Research
Function of Diverse Transcription (co)Factors and Histone Modifications in Eukaryotic Transcription
The transcriptional regulatory events that are central to cell growth, differentiation and (malignant) transformation are governed by complex epigenetic mechanisms. Nuclear DNA in eukaryotic cells is organized within a hierarchical chromatin structure that restricts access to regulatory proteins that activate gene expression. Eukaryotic transcription is influenced by many transcription factors that involve general transcription factors (GTFs), positive cofactors, negative cofactors, ATP-dependent chromatin remodelers, histone modifying enzymes and so on.

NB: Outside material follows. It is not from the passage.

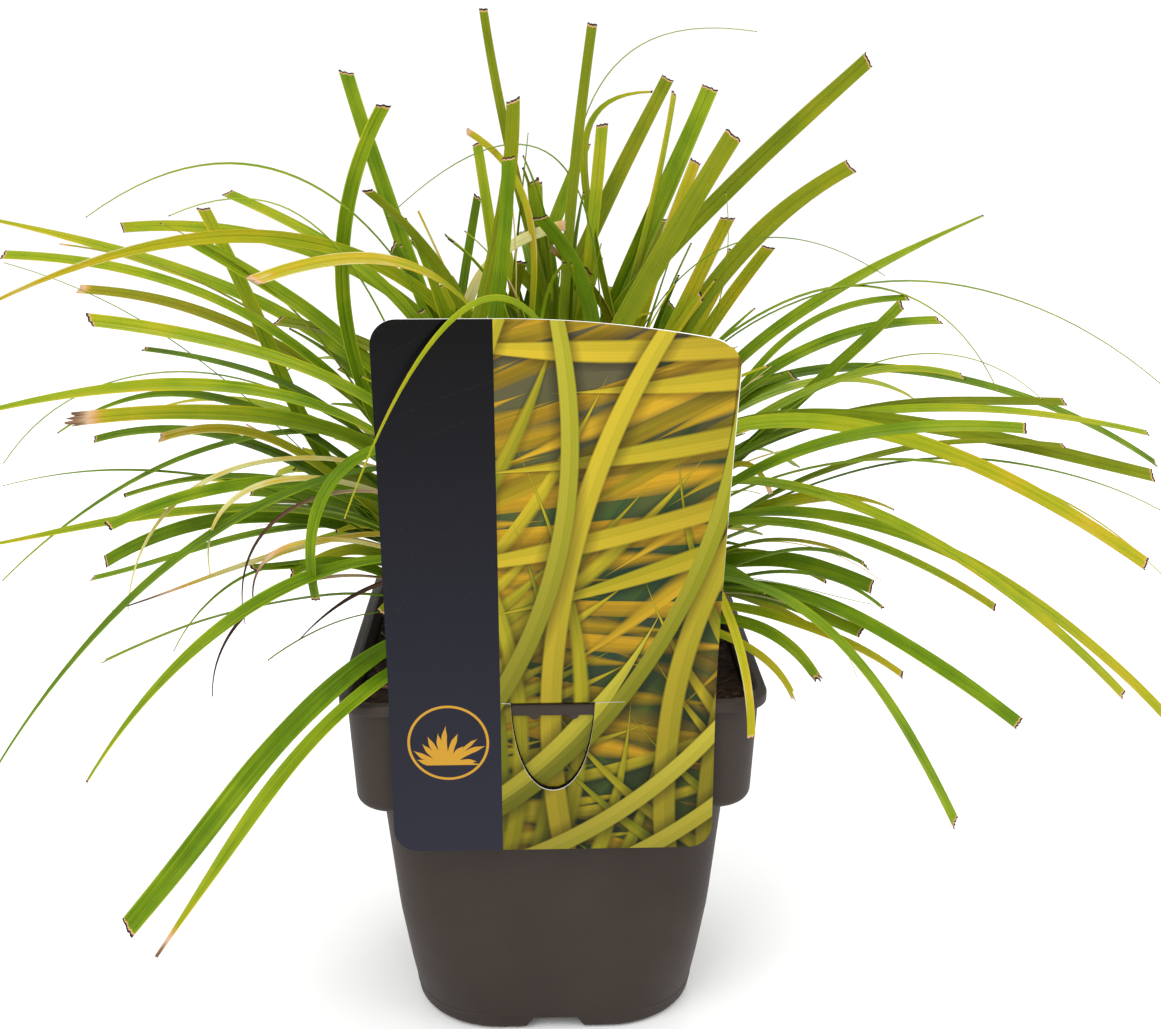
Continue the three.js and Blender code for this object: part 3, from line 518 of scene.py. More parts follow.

1. In Vitro Chromatin Transcription
Biochemical studies with well-defined cellular machineries provide a necessary approach for an ultimate understanding of biological function at a mechanistic level. To better understand complex mechanism of transcription in eukaryotic cells, defined cell free systems for robust transcription from recombinant chromatin templates that are dependent upon (i) a DNA-bound activator, (ii) a histone acetyltransferase (p300), (iii) an ATP-dependent chromatin remodeler (ACF), (iv) Pol II and cognate general initiation factors (TFIIA, TFIIB, TFIID, TFIIE, TFIIF and TFIIH) and cofactors (PC4 and Mediator) and (v) Pol II-interacting elongation factors (SII and the PAF1 complex) has been established (Kim et al., Cell 2010). Various uncharacterized transcription factors will be applied to this cell-free system to directly assess their mechanism of action in eukaryotic transcription.
2. In Vitro Chromatin Modification
The histone tails are susceptible to posttranslational modifications that include acetylation, methylation, phosphorylation, and ubiquitylation and recent years have seen an explosion of information concerning effects of covalent modifications on transcription. The biological consequences of histone modifications are mediated by evolutionarily conserved reader/effector modules that bind to histone marks in a modification- and context-specific fashion and subsequently enact chromatin changes or recruit other proteins to do so. Determining the regulatory roles of histone covalent modifications in the context of human disease will allow for a more thorough understanding of normal and pathological development, and may provide innovative therapeutic strategies wherein chromatin readers stand as potential drug targets. Of our special interest, robust in vitro chromatin modification assays have established E1, E2 (RAD6) and E3 (BRE1) enzymes and the PAF1 complex for histone H2B ubiquitylation (Kim et al., Cell 2009) that is prerequisite for active transcription-associated histone H3 lysine 4 methylation. These analyses will be immediately expanded to understand the molecular mechanism and function of histone H3 lysine 4 methylation mediated by the Set1 and/or MLL complexes.